Extract the full set of records that follows, word for word.

>> START GIVEN DATA

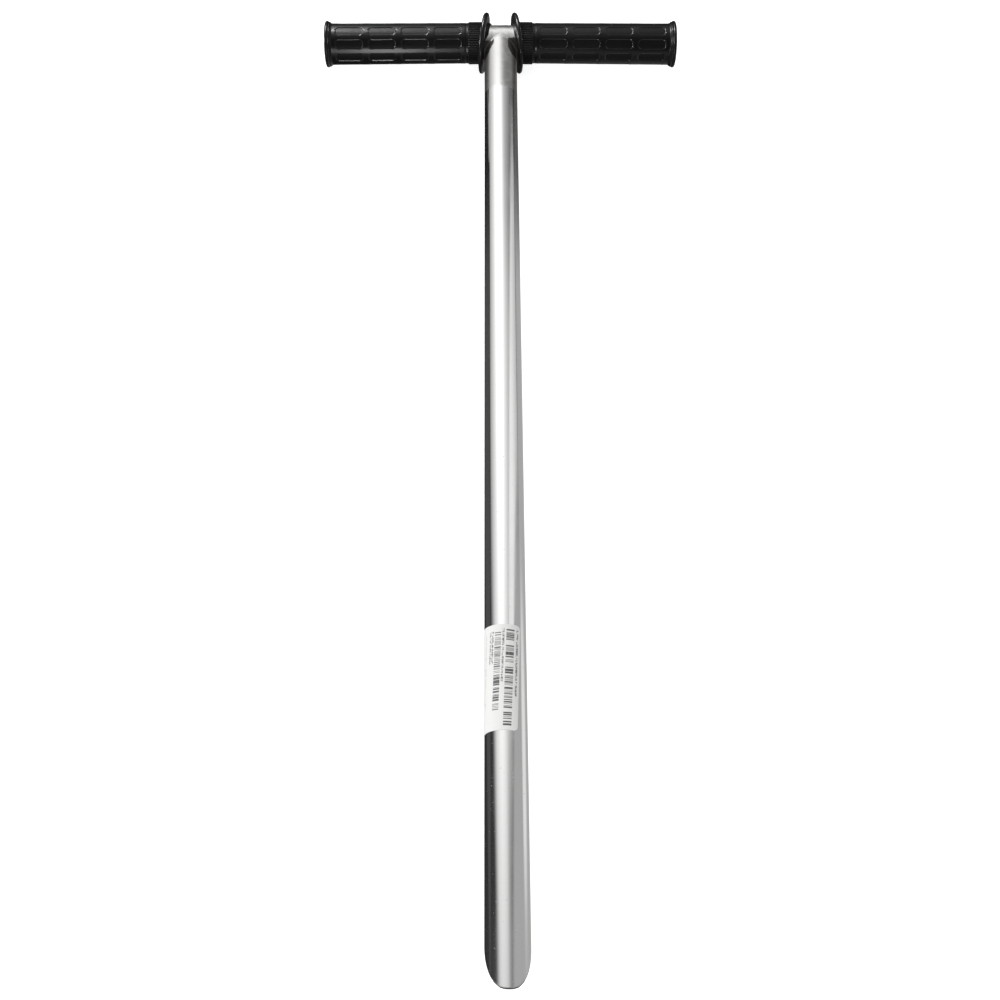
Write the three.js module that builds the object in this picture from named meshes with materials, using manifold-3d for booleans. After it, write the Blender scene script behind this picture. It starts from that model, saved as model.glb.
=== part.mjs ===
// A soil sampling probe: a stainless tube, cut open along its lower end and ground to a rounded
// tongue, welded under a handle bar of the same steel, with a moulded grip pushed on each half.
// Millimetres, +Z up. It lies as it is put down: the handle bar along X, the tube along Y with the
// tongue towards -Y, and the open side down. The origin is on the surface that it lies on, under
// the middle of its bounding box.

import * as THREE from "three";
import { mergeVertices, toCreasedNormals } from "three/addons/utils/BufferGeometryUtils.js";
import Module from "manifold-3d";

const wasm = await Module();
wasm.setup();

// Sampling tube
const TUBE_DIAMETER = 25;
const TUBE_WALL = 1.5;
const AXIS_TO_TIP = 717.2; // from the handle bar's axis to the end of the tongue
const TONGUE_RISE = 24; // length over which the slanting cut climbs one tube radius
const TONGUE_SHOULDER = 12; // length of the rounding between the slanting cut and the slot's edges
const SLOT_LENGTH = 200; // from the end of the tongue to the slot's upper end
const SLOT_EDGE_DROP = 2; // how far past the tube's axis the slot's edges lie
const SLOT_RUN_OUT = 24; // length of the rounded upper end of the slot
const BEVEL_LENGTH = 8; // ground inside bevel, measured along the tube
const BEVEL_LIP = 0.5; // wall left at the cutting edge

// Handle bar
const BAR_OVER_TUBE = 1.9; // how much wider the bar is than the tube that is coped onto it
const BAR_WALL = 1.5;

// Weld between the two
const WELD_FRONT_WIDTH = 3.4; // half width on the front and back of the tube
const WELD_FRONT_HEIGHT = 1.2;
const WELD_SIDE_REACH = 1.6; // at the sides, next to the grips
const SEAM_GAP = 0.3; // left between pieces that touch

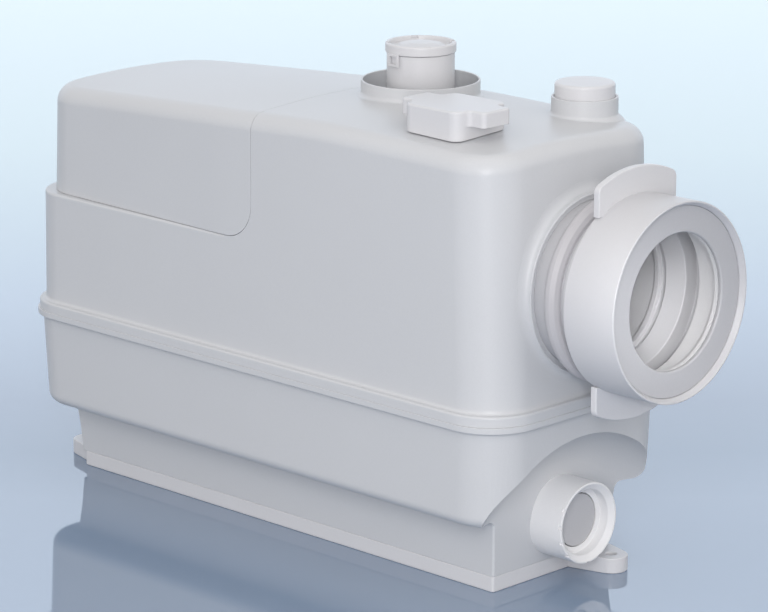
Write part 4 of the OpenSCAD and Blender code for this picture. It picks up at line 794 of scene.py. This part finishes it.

>> END GIVEN DATA

__CORRECT RESULT__:
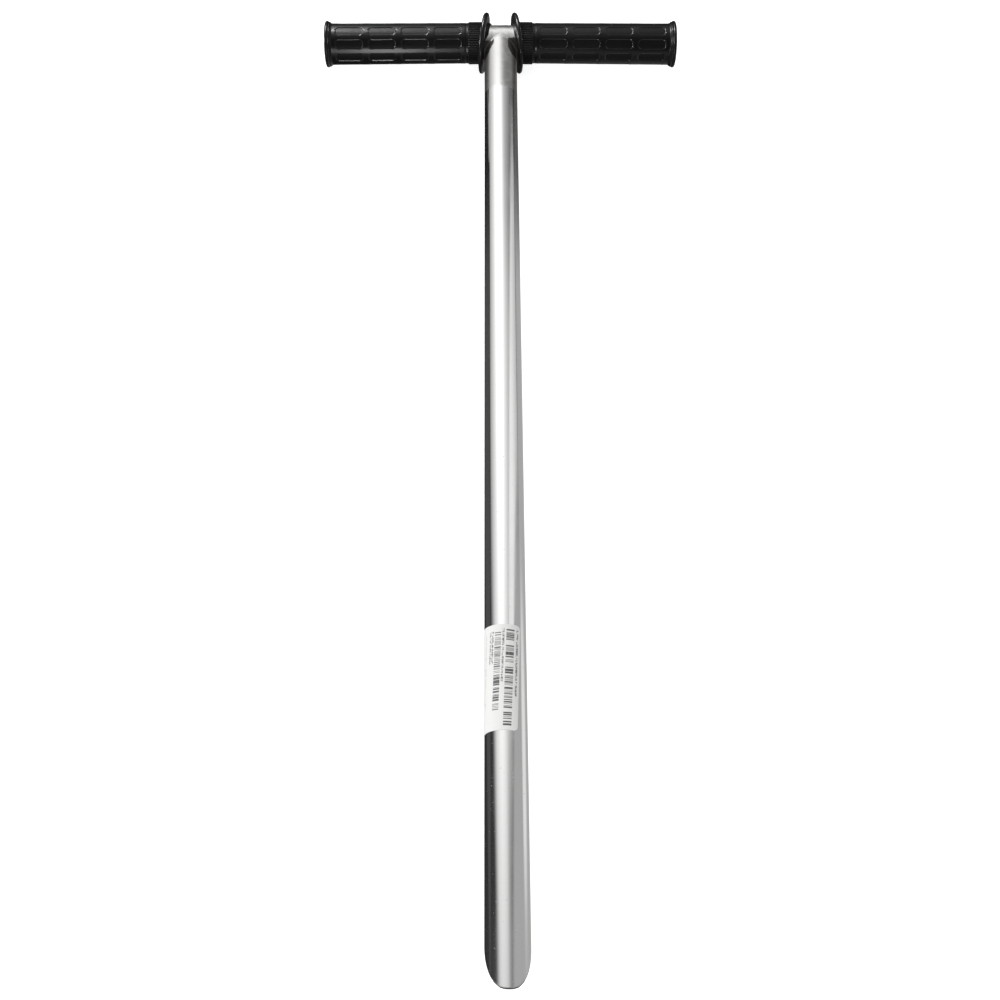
Write the three.js module that builds the object in this picture from named meshes with materials, using manifold-3d for booleans. After it, write the Blender scene script behind this picture. It starts from that model, saved as model.glb.
=== part.mjs ===
// A soil sampling probe: a stainless tube, cut open along its lower end and ground to a rounded
// tongue, welded under a handle bar of the same steel, with a moulded grip pushed on each half.
// Millimetres, +Z up. It lies as it is put down: the handle bar along X, the tube along Y with the
// tongue towards -Y, and the open side down. The origin is on the surface that it lies on, under
// the middle of its bounding box.

import * as THREE from "three";
import { mergeVertices, toCreasedNormals } from "three/addons/utils/BufferGeometryUtils.js";
import Module from "manifold-3d";

const wasm = await Module();
wasm.setup();

// Sampling tube
const TUBE_DIAMETER = 25;
const TUBE_WALL = 1.5;
const AXIS_TO_TIP = 717.2; // from the handle bar's axis to the end of the tongue
const TONGUE_RISE = 24; // length over which the slanting cut climbs one tube radius
const TONGUE_SHOULDER = 12; // length of the rounding between the slanting cut and the slot's edges
const SLOT_LENGTH = 200; // from the end of the tongue to the slot's upper end
const SLOT_EDGE_DROP = 2; // how far past the tube's axis the slot's edges lie
const SLOT_RUN_OUT = 24; // length of the rounded upper end of the slot
const BEVEL_LENGTH = 8; // ground inside bevel, measured along the tube
const BEVEL_LIP = 0.5; // wall left at the cutting edge

// Handle bar
const BAR_OVER_TUBE = 1.9; // how much wider the bar is than the tube that is coped onto it
const BAR_WALL = 1.5;

// Weld between the two
const WELD_FRONT_WIDTH = 3.4; // half width on the front and back of the tube
const WELD_FRONT_HEIGHT = 1.2;
const WELD_SIDE_REACH = 1.6; // at the sides, next to the grips
const SEAM_GAP = 0.3; // left between pieces that touch

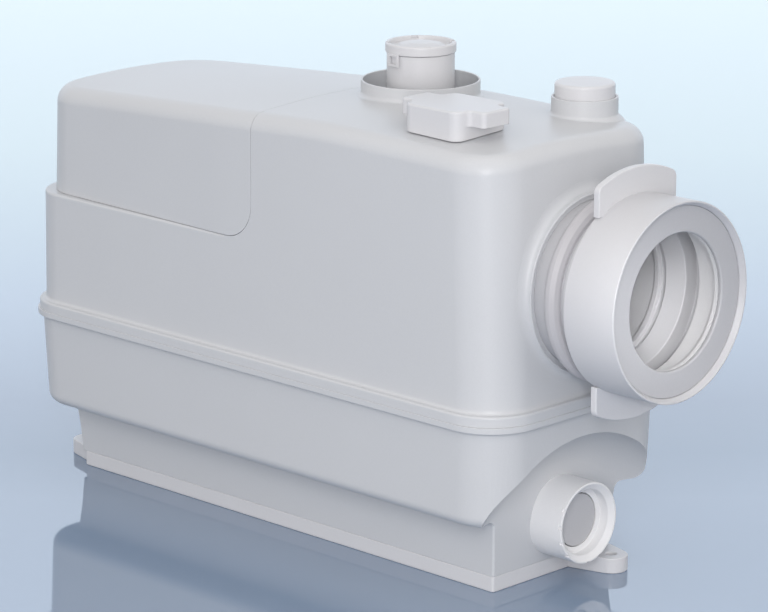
Write part 4 of the OpenSCAD and Blender code for this picture. It picks up at line 794 of scene.py. This part finishes it.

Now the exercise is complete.